While this is what makes the ground fertile for dissent in the face of devastating economic freefall, it is also the bane in that protesters would soon have to go back to their daily survival mode because every day spent in a protest is a day without food on the table.

Staving of uncomfortable conversations

Whatever outcomes emerge from the discourse for curing the legitimacy question are consequential to the conversations that will imminently be ignited in the CCC camp regarding Chamisa’s leadership acumen.

There have over the months been some pockets of disquiet over his methods and sceptics are waiting on the sidelines holding the, ‘we told you so’ placard.

As such, Chamisa’s continued strength within the opposition is intractably linked to the outcome of this unfolding political development.

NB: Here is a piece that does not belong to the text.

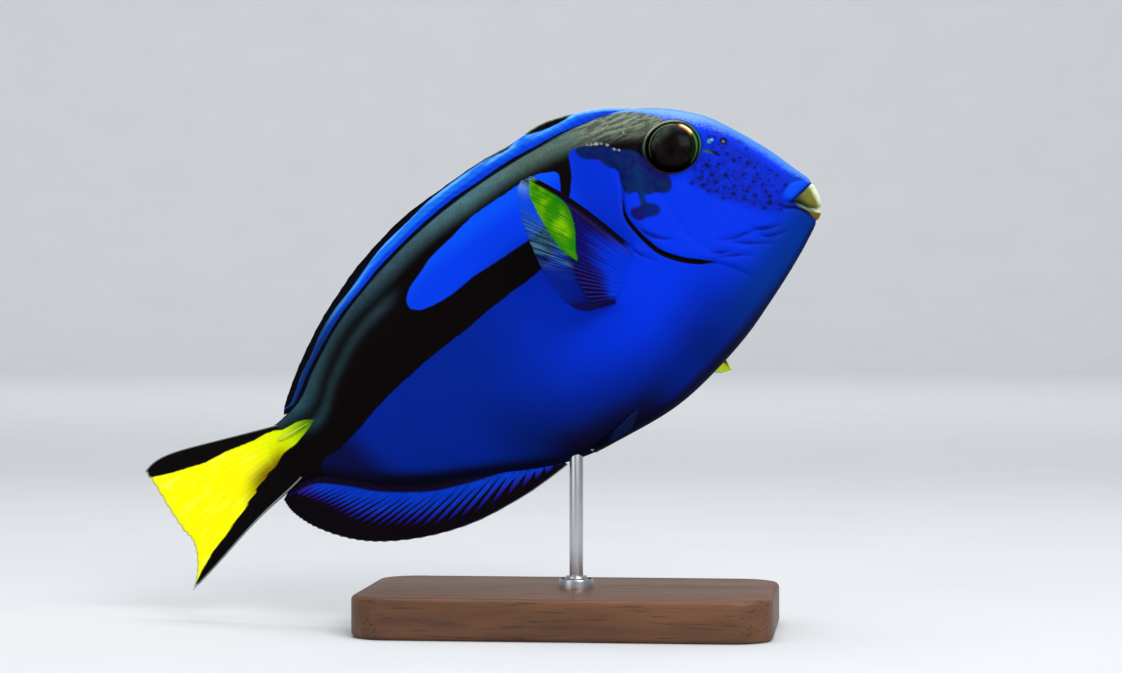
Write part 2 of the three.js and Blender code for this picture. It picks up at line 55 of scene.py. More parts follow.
# %% [markdown]
# The fish was drawn straight, with its nose at the origin. Every point of it is given by three numbers:
# how far back from the nose, how far to its left, and how far up. The same profile lines as the solids
# use give its shape, so the new skin lies where the solids are.

# %% The lines of the body
BACK_LINE = [
    (-1.7, 3.2), (-1.5, 5.4), (-1.1, 7.8), (0, 10.3), (1.6, 13.5), (4.8, 20), (8.5, 26.2), (12.4, 32),
    (16.4, 37.4), (21, 41.7), (28.2, 46.8), (38.5, 51.4), (51.5, 53.4), (64, 53.5), (77.3, 52.8),
    (91.5, 51.1), (106.2, 48.1), (121.9, 43.2), (130, 39.7), (138, 36.2), (145, 32.4), (151, 28.3),
    (156.5, 24.4), (160.5, 20.9), (164, 18.9), (168.8, 17.4), (171.5, 16.7), (175, 16.3), (179, 16),
]
BELLY_LINE = [
    (-1.7, 3.2), (-1.2, 1.2), (0, -1.6), (2.1, -3.8), (7.4, -8), (15.3, -13.3), (24.2, -18.6),
    (33.4, -23.7), (46, -29), (61.2, -33.5), (78.1, -34.9), (94.4, -34.5), (105, -32.2), (117, -28),
    (130, -23.4), (142, -18.6), (151.4, -13.8), (158, -9.6), (163, -5.8), (168, -3.4), (174, -2.8),
    (179, -3.4),
]
HALF_WIDTH = [
    (-1.7, 0), (-1.2, 1.6), (0, 2.9), (3, 4.4), (8, 6.2), (15, 8.2), (24, 10.3), (34, 12.2), (44, 13.4),
    (56, 14.1), (70, 14), (85, 13), (100, 11.4), (115, 9.5), (130, 7.5), (145, 5.6), (158, 4.2),
    (168, 3.5), (174, 2.6), (177, 1.6), (179, 0.7),
]
WIDEST_HEIGHT = 0.53
FLANK_POWER = 1.12
NOSE = -1.7
STALK_END = 179


def through(points):
    """A smooth curve through a few points, as a function for whole arrays of numbers."""
    xs, ys = np.array(points, float).T
    rise = np.diff(ys) / np.diff(xs)
    gap = np.diff(xs)
    inner = (rise[:-1] * gap[1:] + rise[1:] * gap[:-1]) / (gap[1:] + gap[:-1])
    slopes = np.concatenate([rise[:1], inner, rise[-1:]])

    def curve(value):
        x = np.clip(value, xs[0], xs[-1])
        i = np.clip(np.searchsorted(xs, x) - 1, 0, len(gap) - 1)
        t = (x - xs[i]) / gap[i]
        start = (1 + 2 * t) * (1 - t) ** 2 * ys[i] + t * (1 - t) ** 2 * gap[i] * slopes[i]
        end = t * t * (3 - 2 * t) * ys[i + 1] + t * t * (t - 1) * gap[i] * slopes[i + 1]
        return start + end

    return curve


back_at = through(BACK_LINE)
belly_at = through(BELLY_LINE)
half_width_at = through(HALF_WIDTH)


def middle_at(back):
    """The height at which the body is widest."""
    return belly_at(back) + WIDEST_HEIGHT * (back_at(back) - belly_at(back))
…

He will have to extract meaningful concessions and spoils from the discourse to stave off uncomfortable and inconvenient conversations from his detractors within the party.

The sober view

Zimbabwe desperately needs a consensus government. This will cure the legitimacy deficit and also build the nation.

Beyond that it would win political will and avert the backsliding of the country into pariah status.

At the centre of this, due consideration must be placed on the interests of the suffering millions of Zimbabweans who are victims of economic collapse at the back of a political crisis manufactured by a bickering political elite.

When all is said and done, the path to legitimacy past this discredited election is full of mirrors and smokes.

It is not immediately clear how it will unravel in this convoluted political arena.

It will require political will and political maturity to navigate it in a way that de-escalates the situation.

Acerbic and sharp-tongued political mandarins from both sides must take a back seat and let diplomacy take centre stage.

Confrontation must give way to consensus building.

This is my sober view, and I take no prisoners!